Pour autant, et c’est là le troisième impair, il en s’agit pas de « lâcher un talent dans la nature » sans lui apporter une certaine protection.  Dans certains cas, le talent va échouer, et il faut pouvoir le rattraper, lui donner d’autres chances. C’est une fois encore le rôle du responsable hiérarchique, mais plus largement aussi celui du DRH et du comité de direction de l’entreprise. Une bonne pratique consiste à proposer à un talent un mentor interne, le plus souvent un manager expérimenté qui servira de guide et de conseil.

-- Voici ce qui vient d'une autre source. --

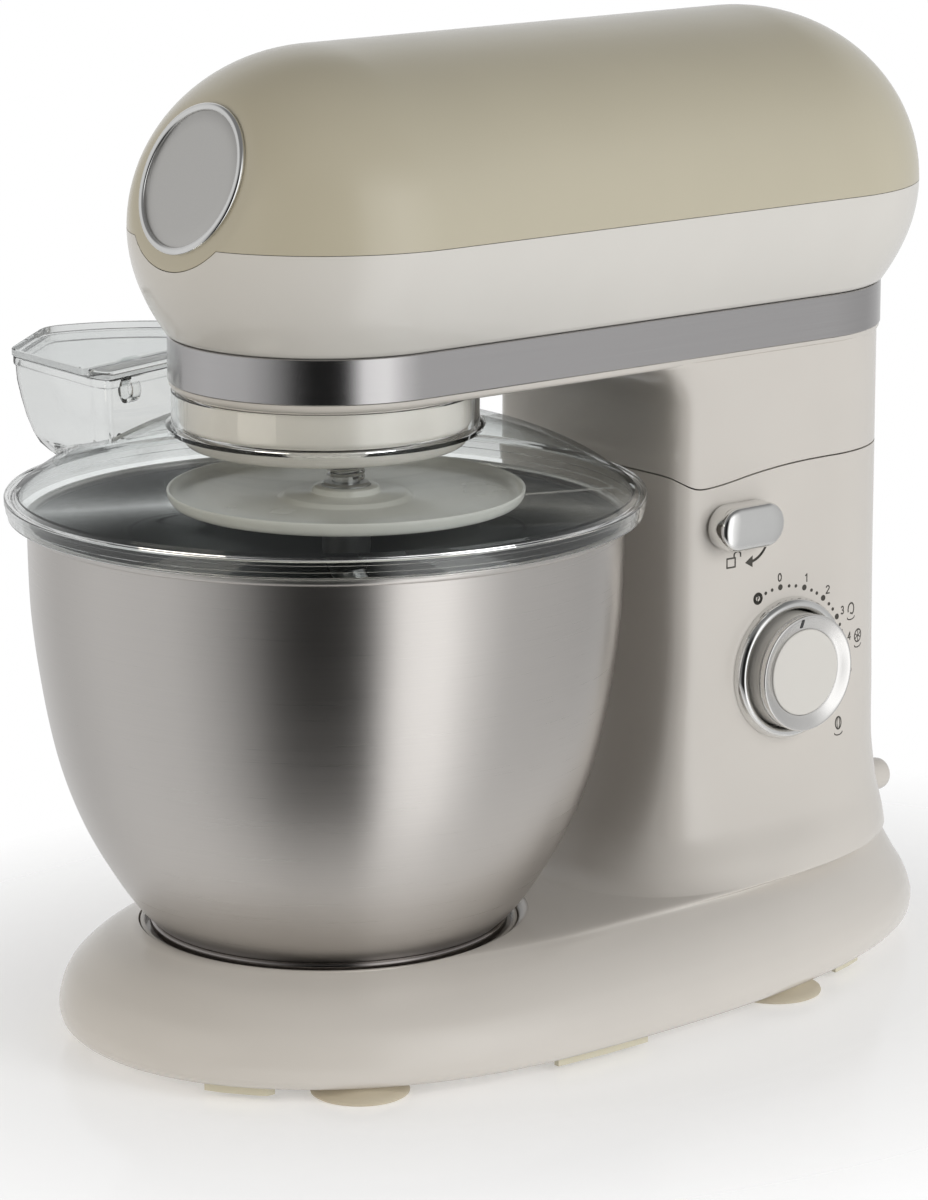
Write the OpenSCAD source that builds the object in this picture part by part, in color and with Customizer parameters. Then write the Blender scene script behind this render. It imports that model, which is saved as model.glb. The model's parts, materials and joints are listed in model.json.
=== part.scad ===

As-tu du talent ou es-tu un talent ?

Question difficile… Je pense posséder un certain nombre de « talents » c’est-à-dire des compétences ou des savoir-faire qui me caractérisent, tels que une capacité d’analyse et de résolution de problèmes, le sens de l’écoute ou la capacité à développer et entretenir mon réseau professionnel. Quant à savoir si je suis « un talent », c’est une question relative à laquelle seule une entreprise qui m’emploierait pourrait répondre, ce qui n’est plus le cas puisque je suis depuis plusieurs années mon propre patron, dirigeant mon cabinet de conseil !

Quelles sont d’après toi les futures tendances de la gestion des talents ?

Je pense que les entreprises vont continuer à professionnaliser leurs pratiques de management des talents et à responsabiliser le plus possible les managers opérationnels sur ces activités. Je fonde également beaucoup d’espoir sur les possibilités offertes par les nouvelles technologies. Les fournisseurs de logiciel et de systèmes de management des talents sont poussés à innover dans des domaines comme le talent analytics, les technologies mobiles, le social recruiting, et proposent des solutions plus intégrés avec des interfaces plus conviviales. L’accès et la plus grande richesse des données ‘talents’, les possibilités d’analyses prédictives… tout cela contribue à améliorer la qualité des décisions en matière de management des talents, tant pour les dirigeants Talent ou RH que les opérationnels.